Mr Naismith launched the attack on the government during an address at the university’s graduation celebrations this morning.
He said: “The UK and Scottish Governments, by reducing support for teaching and research, honour the clich that education is the best investment only in the breach.
“The decrease in government funding is matched by increased government meddling.
“The Scottish Parliament is currently debating a Bill to give the minister extensive ill-defined powers that have the potential to end autonomy, a principle upon which we and other leading universities around the world are built.
“The Bill also dictates identikit structures for St Andrews and the equally excellent but completely different Glasgow School of Art.

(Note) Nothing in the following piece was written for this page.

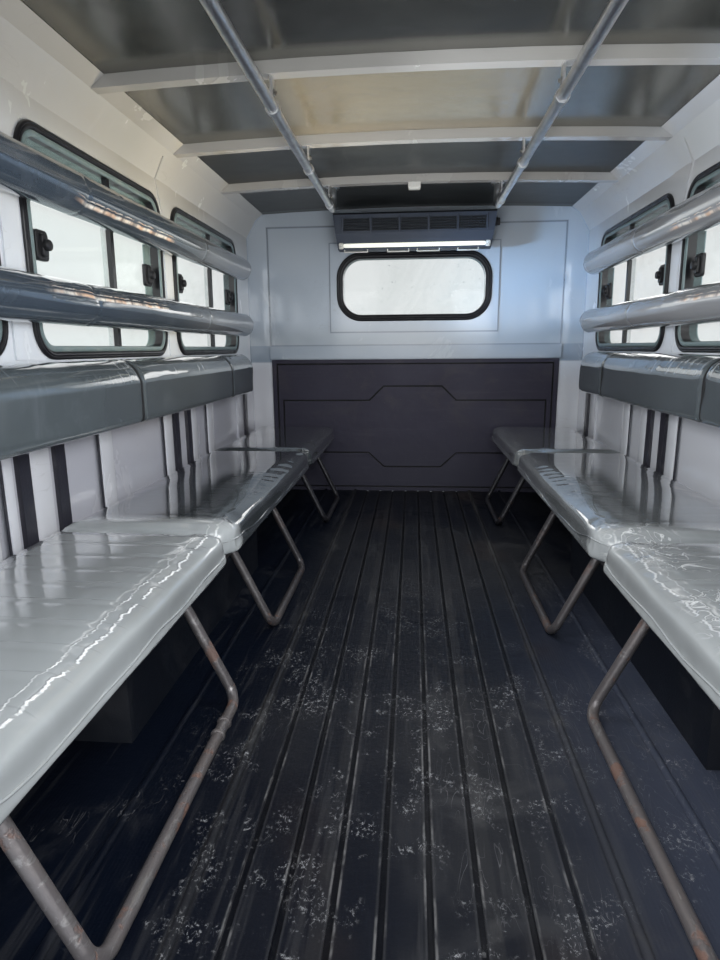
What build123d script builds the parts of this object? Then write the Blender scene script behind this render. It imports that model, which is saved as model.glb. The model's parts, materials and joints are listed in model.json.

“I do not see any of this enhancing or sustaining excellence, nor am I alone in these concerns.”
The Bill, which is currently going through the Scottish Parliament, has received backing from both the SNP and Labour.
They claim that the changes would make higher education governance more transparent and consistent by requiring university and college governing bodies to have an elected chair and include staff, student and trade union representatives.
However, the plans have proven controversial within higher education circles, and earlier this year the principal of St Andrews University, Professor Louise Richardson, aired her concerns about the proposals.
Mr Naismith continued: “These actions and the underpinning political calculus should trouble the conscience of the civic society of any nation.
“That this is happening in the birthplace of the Enlightenment, home to several of the world’s best universities, and in a country famed for commitment to education is, to me, a Scot, a source of shame.”